If you’re short on time and would like premade word chains, you can find them in my no-prep phonics lessons. I include word-chaining activities in many of my easy-to-use digital resources, either in the form of “mystery picture” word-reading slides or in “speed round” slides.
Here’s an example of a mystery picture word chain. It’s part of a larger structured literacy bundle full of engaging real photographs. You may check out the bundle here.
Speed round word chains, as seen below, are a part of another structured literacy bundle (containing cute clipart). You can find that one here.

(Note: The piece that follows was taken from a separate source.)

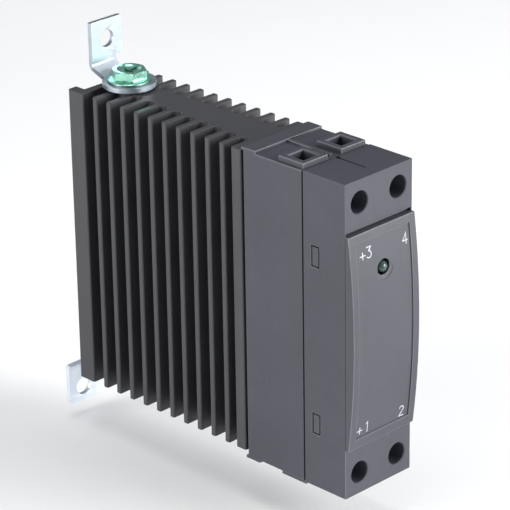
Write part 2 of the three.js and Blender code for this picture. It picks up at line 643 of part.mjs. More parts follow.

Final Thoughts on Word Chains
I wish I’d learned about word chains when I got a Master’s Degree in Elementary Reading, but that didn’t happen. Nonetheless, I’m glad I picked it up along the way in my attempt to learn as much as possible about helping students (especially those most at-risk of reading failure) increase their chance of success.
If you’re new to word chaining, I hope you’ll see for yourself how simple it is to incorporate into your daily practice. If you decide to give it a try, I wish your students success and enjoyment as they gain confidence in their decoding skills!